Some MPs, however, argue they need to remain to represent the interests of those who elected them.
University of Western Cape’s Brian Raftopoulos, a Zimbabwean professor of democratic governance, feels they are right to do so.
“They should hang on to the seats they have, I don’t think they should walk away from Parliament because giving that space would be donating it to ZANU-PF,” he told Al Jazeera.
Supporters of opposition leader Nelson Chamisa. They’re dressed in yellow shirts and hats and carrying banners reading ‘President Chamisa’
The ruling party has, however, denied involvement in the upheaval within the opposition. “We are only commenting on this because of our name being mentioned falsely by Chamisa. We have our organisation to run and the nation to provide for,” said Farai Marapira, ZANU-PF acting information director.
However, analysts say ZANU-PF may have taken advantage of a situation of Chamisa’s making as his leadership style comes under scrutiny.
His hardcore cheerleaders refuse to fault his moves and will go wherever he goes. But some say the CCC’s problems stem from the lack of organisation within it.
Analysts say that when Chamisa formed the party, he used strategic ambiguity – keeping it as an amorphous entity without clear leadership organisation or a constitution – to avoid infiltration. This led to Chamisa personalising power.
“His gamble of having a structureless party failed,” said Ibbo Mandaza, director of the Harare-based think-tank the Southern African Political Economy Series (SAPES) Trust.
Former cabinet minister Jonathan Moyo, in self-imposed exile in Kenya, has also criticised the CCC in The Herald, a state-controlled daily, saying that “while a structureless and constitutionless formation may work for a cultic church, it can never work for a political party.”
Other critics accuse him of promoting a cult of personality.

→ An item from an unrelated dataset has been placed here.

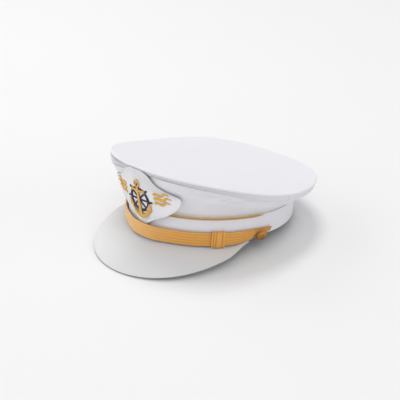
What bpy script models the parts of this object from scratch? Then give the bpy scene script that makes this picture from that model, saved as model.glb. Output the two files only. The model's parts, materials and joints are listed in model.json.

But former CCC MP Markham claims the party had a structure, “How do you get thousands of people to attend a rally without structures?” he asked rhetorically. He blamed a compromised Parliament and judiciary for accepting Tshabangu as a CCC official without any paperwork to prove it. “The goal was to destroy the CCC and get ZANU-PF the parliamentary two-thirds majority it failed to get at the polls,” he said.